All of the domestic expenditure announced this week will also be matched by our government’s commitment to the 0.7 per cent overseas aid expenditure, committing approximately £13bn (2016-17) to humanitarian aid across the world, as well as commitments to women’s education, security and healthcare.

International aid is an incredible British success story that everyone in Scotland, England, Wales and Northern Ireland contributes to and of which we can be proud.

The UK Government has the International Aid budget so that the devolved budgets are free to help the most vulnerable people in Scotland.

Holyrood needs to look after the most vulnerable at home and I was disappointed to be criticised for pointing that out.

I have had a great number of the most vulnerable in our constituency come to my surgeries to ask for their local services to be maintained, so given the front line cuts in Clackmannanshire imposed by the SNP in both Edinburgh and Kilncraigs, I don’t feel the SNP can justify spending Scotland’s budget on issues that aren’t devolved when they are failing communities here at home.

Every time the SNP administration in Edinburgh spends the Scottish budget on issues that aren’t devolved, no matter how seemingly generous a gesture, it is the people in our constituency who end up suffering.

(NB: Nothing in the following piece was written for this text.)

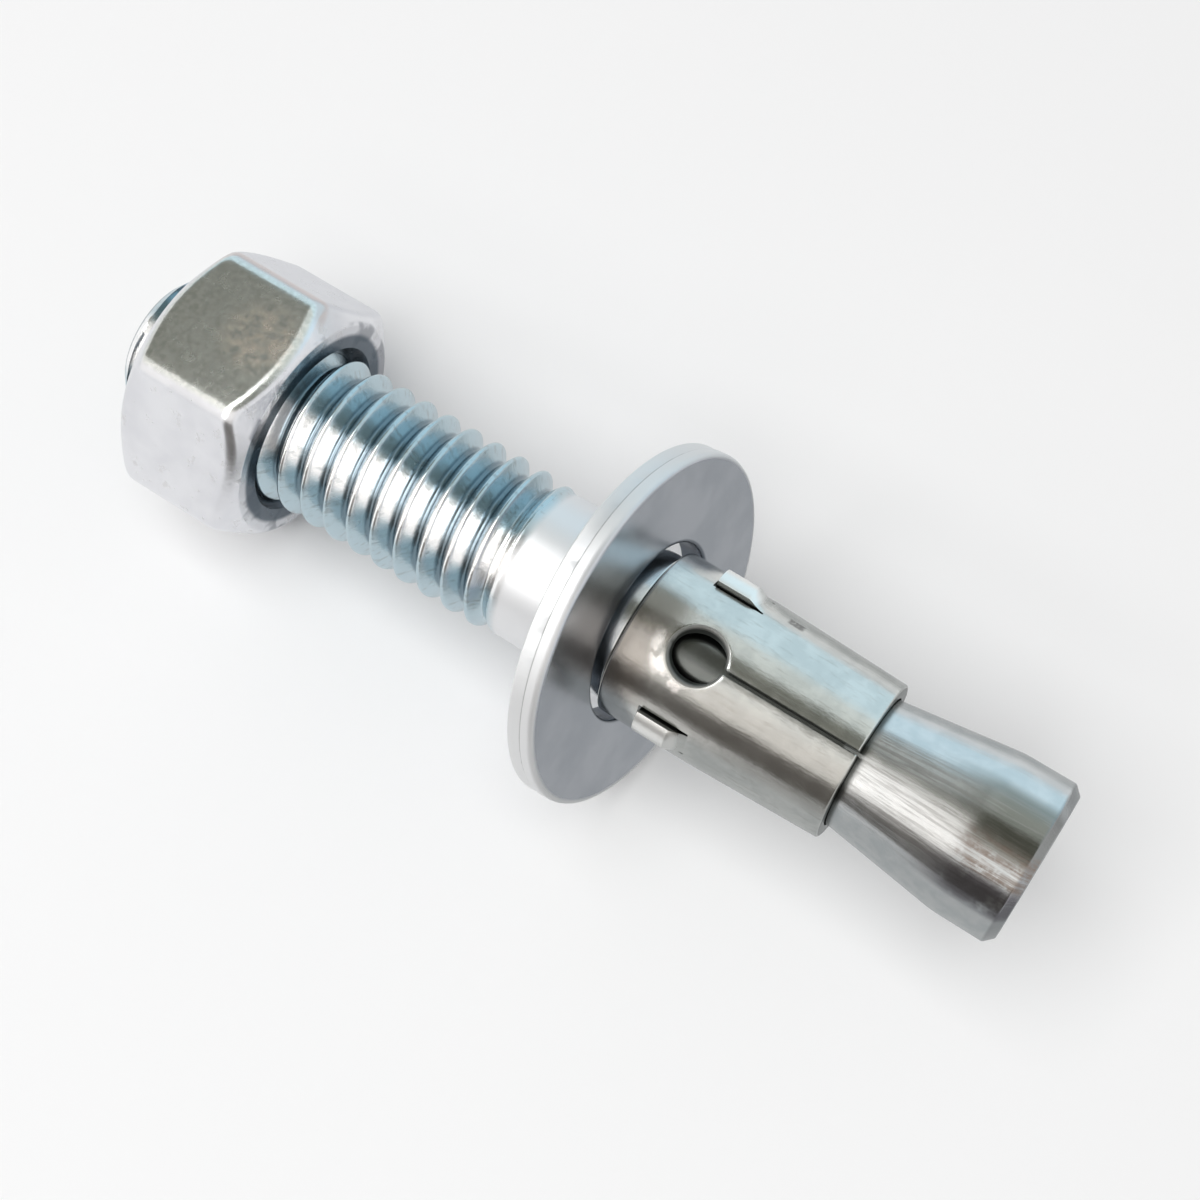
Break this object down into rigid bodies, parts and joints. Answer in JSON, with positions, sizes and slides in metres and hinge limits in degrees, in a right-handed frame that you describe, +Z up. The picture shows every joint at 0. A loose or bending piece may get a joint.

On the issue of local funding, I was delighted to meet with the Sauchie Community Group (Sauchie Community Garden) last week to celebrate them securing £19k of Post Code Lottery funding.

I have been supporting the group to secure this funding and was really pleased to see the group's hard work pay off.

The £19k will help develop a community garden for Sauchie that will provide a space for the all the community, including the elderly and those with disabilities to meet and interact

The garden will help combat loneliness as well as providing a "sensory experience" for those with a range of disabilities and conditions to help improve their quality of life. I see helping local groups try to secure such funding as a key part of the role of a local MP.